April 1, 2010    Content provided by DDC Advocacy

If the Supreme Court didn't make it clear enough in its January ruling in Federal Election Commission v. Citizens United that certain speech regulations enacted by the McCain-Feingold campaign finance law are unconstitutional, the federal Circuit Court of the District of Columbia just underlined the majority opinion and added an exclamation point. The Citizens United case restored to all entities the same unencumbered free speech rights that corporations owning media outlets have exclusively enjoyed since the new campaign law was adopted in 2003. Last Friday, an en banc ruling of the DC Circuit Court made clear that the FEC General Counsel's argument claiming that the CU ruling only applied to individual entities and not to those who may choose to voluntarily pool their resources as having no legal basis.
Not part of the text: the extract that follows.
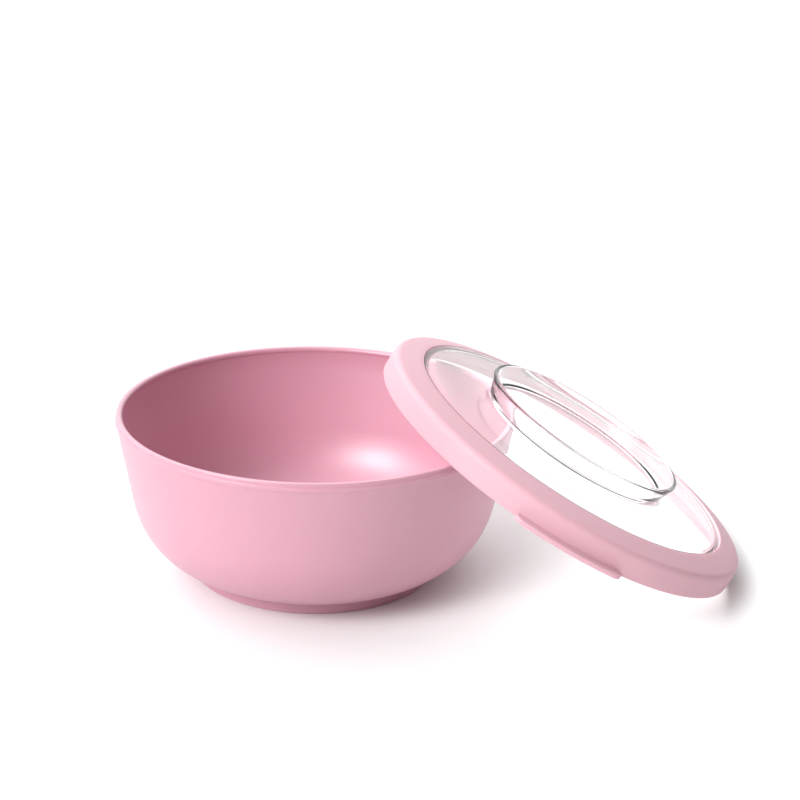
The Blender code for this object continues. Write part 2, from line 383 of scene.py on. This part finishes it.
def tab_plate():
    """The pull tab as a plate with softened edges, on the lid's axis."""
    outline = tab_outline()
    low = -SKIRT_DROP * MM
    count = len(outline)
    rings = [[(p.x * MM, p.y * MM, z) for p in outline] for z in (low, low + TAB_WALL * MM)]
    sides = [(i, (i + 1) % count, count + (i + 1) % count, count + i) for i in range(count)]
    caps = [tuple(range(count))[::-1], tuple(range(count, 2 * count))]
    mesh = bpy.data.meshes.new("tab_plate")
    mesh.from_pydata(rings[0] + rings[1], [], sides + caps)
    plate = piece_of("tab_plate", mesh)
    bevel = plate.modifiers.new("soft_edges", "BEVEL")
    bevel.width = TAB_EDGE_ROUND * MM
    bevel.segments = TAB_EDGE_STEPS
    bevel.limit_method = "ANGLE"
    bevel.angle_limit = TAB_EDGE_ANGLE
    return applied(plate)


def lean(piece):
    """Puts a piece made on the lid's axis where the lid leans, and keeps its points there."""
    tilt = Vector((0, 0, 1)).rotation_difference(LID_AXIS).to_matrix().to_4x4()
    piece.data.transform(Matrix.Translation(LID_PLACE) @ tilt)


def bowl_piece():
    """The bowl on its own axis."""
    bowl = turned("bowl_shell", bowl_profile(), False)
    bowl.data.transform(Matrix.Translation((BOWL_AXIS.x, BOWL_AXIS.y, 0)))
    return bowl


def ring_piece():
    """The soft ring with its pull tab, leaned."""
    ring = turned("lid_soft_ring", ring_profile(), True)
    tab = tab_plate()
    join = ring.modifiers.new("tab", "BOOLEAN")
    join.operation = "UNION"
    join.object = tab
    applied(ring)
    bpy.data.objects.remove(tab)
    lean(ring)
    return ring


def pane_piece():
    """The clear pane, leaned."""
    pane = turned("lid_clear_pane", pane_profile(), False)
    pane.visible_shadow = False  # it is clear and thin: the lamps reach the floor through it
    lean(pane)
    return pane


def new_material(name):
    """A material with its nodes and links."""
    made = bpy.data.materials.new(name)
    made.use_nodes = True
    return made, made.node_tree.nodes, made.node_tree.links


def noise(nodes, links, place, scale, detail):
    """A noise texture fed by the object's own place, in metres."""
    made = nodes.new("ShaderNodeTexNoise")
    made.inputs["Scale"].default_value = scale
    made.inputs["Detail"].default_value = detail
    links.new(place.outputs["Object"], made.inputs["Vector"])
    return made


def remap(nodes, links, source, low, high):
    """A noise's own range, turned into the range from low to high."""
    made = nodes.new("ShaderNodeMapRange")
    made.inputs["From Min"].default_value = NOISE_RANGE[0]
    made.inputs["From Max"].default_value = NOISE_RANGE[1]
    made.inputs["To Min"].default_value = low
    made.inputs["To Max"].default_value = high
    links.new(source, made.inputs["Value"])
    return made.outputs["Result"]


def tinted(nodes, links, source, dark, light):
    """A colour that drifts between two close tints with a noise."""
    ramp = nodes.new("ShaderNodeValToRGB")
    ramp.color_ramp.elements[0].position = TINT_RANGE[0]
    ramp.color_ramp.elements[1].position = TINT_RANGE[1]
    ramp.color_ramp.elements[0].color = (*dark, 1)
    ramp.color_ramp.elements[1].color = (*light, 1)
    links.new(source, ramp.inputs["Fac"])
    return ramp.outputs["Color"]


def moulded(name, colour, roughness, specular, grain_scale, grain_depth, subsurface):
    """Coloured plastic: a faint drift of tint, a fine moulded grain and a little light inside."""
    made, nodes, links = new_material(name)
    shader = nodes["Principled BSDF"]
    place = nodes.new("ShaderNodeTexCoord")
    drifting = noise(nodes, links, place, TINT_SCALE, detail=3.0)
    dark = tuple(c * (1 - TINT_DRIFT) for c in colour)
    light = tuple(min(1.0, c * (1 + TINT_DRIFT)) for c in colour)
    links.new(tinted(nodes, links, drifting.outputs["Fac"], dark, light), shader.inputs["Base Color"])
    grain = noise(nodes, links, place, grain_scale, detail=2.0)
    rough = remap(nodes, links, grain.outputs["Fac"],
                  roughness - ROUGHNESS_SPREAD, roughness + ROUGHNESS_SPREAD)
    links.new(rough, shader.inputs["Roughness"])
    bump = nodes.new("ShaderNodeBump")
    bump.inputs["Strength"].default_value = BUMP_STRENGTH
    bump.inputs["Distance"].default_value = grain_depth
    links.new(grain.outputs["Fac"], bump.inputs["Height"])
    links.new(bump.outputs["Normal"], shader.inputs["Normal"])
    shader.inputs["IOR"].default_value = PLASTIC_IOR
    shader.inputs["Specular IOR Level"].default_value = specular
    shader.inputs["Subsurface Weight"].default_value = subsurface
    shader.inputs["Subsurface Radius"].default_value = LIGHT_REACH
    shader.inputs["Subsurface Scale"].default_value = REACH_SCALE
    return made


def clear_plastic():
    """Clear plastic with the faintest haze."""
    made, nodes, links = new_material("clear_pane_plastic")
    shader = nodes["Principled BSDF"]
    shader.inputs["Base Color"].default_value = (*CLEAR, 1)
    shader.inputs["Transmission Weight"].default_value = 1.0
    shader.inputs["IOR"].default_value = CLEAR_IOR
    place = nodes.new("ShaderNodeTexCoord")
    haze = noise(nodes, links, place, HAZE_SCALE, detail=4.0)
    rough = remap(nodes, links, haze.outputs["Fac"], 0.0, HAZE_ROUGHNESS)
    links.new(rough, shader.inputs["Roughness"])
    return made


def dress(piece, body, node, surface):
    """Gives a piece its material, and says what it rides on and replaces."""
    piece.data.materials.clear()
    piece.data.materials.append(surface)
    shade(piece)
    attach(piece, body)
    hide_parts(node)


def camera():
    """The camera, at the height, distance and turn given above."""
    data = bpy.data.cameras.new("camera")
    data.lens = CAMERA_LENS
    data.sensor_width = CAMERA_SENSOR
    made = piece_of("camera", data)
    turn = Matrix.Rotation(-CAMERA_YAW, 4, "Z") @ Matrix.Rotation(pi / 2 - CAMERA_PITCH, 4, "X")
    place = Vector(CAMERA_PLACE) * MM + Vector((BOWL_AXIS.x, BOWL_AXIS.y, 0))
    made.matrix_world = Matrix.Translation(place) @ turn @ Matrix.Rotation(CAMERA_ROLL, 4, "Z")
    bpy.context.scene.camera = made


def reckoned(nodes, links, operation, first, second=None):
    """A maths node's answer. Each of its two sides is a socket or a number."""
    made = nodes.new("ShaderNodeMath")
    made.operation = operation
    for socket, side in zip(made.inputs, (first, second)):
        if isinstance(side, (int, float)):
            socket.default_value = side
        elif side is not None:
            links.new(side, socket)
    return made.outputs["Value"]


def soft_lamp(nodes, links, place, azimuth, elevation, half_width, strength):
    """A far round lamp with a soft edge. It stands at this azimuth, from +X towards +Y, and elevation,
    and it fades to half its strength at half_width from its middle. Angles are in degrees."""
    a, e = radians(azimuth), radians(elevation)
    facing = nodes.new("ShaderNodeVectorMath")
    facing.operation = "DOT_PRODUCT"
    facing.inputs[1].default_value = (cos(e) * cos(a), cos(e) * sin(a), sin(e))
    links.new(place.outputs["Generated"], facing.inputs[0])
    off = reckoned(nodes, links, "SUBTRACT", facing.outputs["Value"], 1.0)
    steep = reckoned(nodes, links, "MULTIPLY", off, log(2) / (1 - cos(radians(half_width))))
    fade = reckoned(nodes, links, "EXPONENT", steep)
    return reckoned(nodes, links, "MULTIPLY", fade, strength)


def studio():
    """The soft lamps and the room's own light, all in the world, and colours shown as they are."""
    world = bpy.data.worlds.new("studio")
    bpy.context.scene.world = world
    world.use_nodes = True
    nodes, links = world.node_tree.nodes, world.node_tree.links
    place = nodes.new("ShaderNodeTexCoord")
    path = nodes.new("ShaderNodeLightPath")
    through = reckoned(nodes, links, "MULTIPLY", path.outputs["Is Transmission Ray"], ROOM_THROUGH_PANE)
    light = reckoned(nodes, links, "ADD", through, ROOM_LIGHT)
    for lamp in LAMPS:
        light = reckoned(nodes, links, "ADD", soft_lamp(nodes, links, place, *lamp), light)
    sky = nodes["Background"]
    sky.inputs["Color"].default_value = (1, 1, 1, 1)
    links.new(light, sky.inputs["Strength"])
    bpy.context.scene.view_settings.view_transform = "Standard"
    bpy.context.scene.view_settings.look = "None"


def floor():
    """A plain pale sheet under everything."""
    mesh = bpy.data.meshes.new("floor")
    half = FLOOR_HALF
    mesh.from_pydata([(-half, -half, 0), (half, -half, 0), (half, half, 0), (-half, half, 0)], [],
                     [(0, 1, 2, 3)])
    made = piece_of("floor", mesh)
    paper, nodes, _ = new_material("pale_paper")
    shader = nodes["Principled BSDF"]
    shader.inputs["Base Color"].default_value = (FLOOR_WHITE,) * 3 + (1,)
    shader.inputs["Roughness"].default_value = FLOOR_ROUGHNESS
    made.data.materials.append(paper)


camera()
studio()
floor()
dress(bowl_piece(), "bowl", "bowl",
      moulded("satin_pink_plastic", PINK, roughness=0.38, specular=1.0,
              grain_scale=2600.0, grain_depth=0.00002, subsurface=0.15))
dress(ring_piece(), "lid", "lid_ring",
      moulded("soft_pink_elastomer", RING_PINK, roughness=0.55, specular=0.5,
              grain_scale=1800.0, grain_depth=0.00003, subsurface=0.25))
dress(pane_piece(), "lid", "lid_window", clear_plastic())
In other words, the FEC's top lawyer contended that engaging in free speech activity is now legal for an individual entity, but illegal if that same subject decides to freely associate with other like minded individuals, groups, or entities. The panel, including both liberal and conservative judges, voted 9-0 to reject the FEC's rather inconsistent conclusion and in favor of the organization Speech Now, which the federal agency challenged prior to the Supreme Court rendering the CU decision. The two actions mean that individual, labor union, and corporate activity, acting in unison or alone, and advocating the direct election or defeat of a candidate cannot be regulated so long as the expenditures are independent, uncoordinated, and disclosed.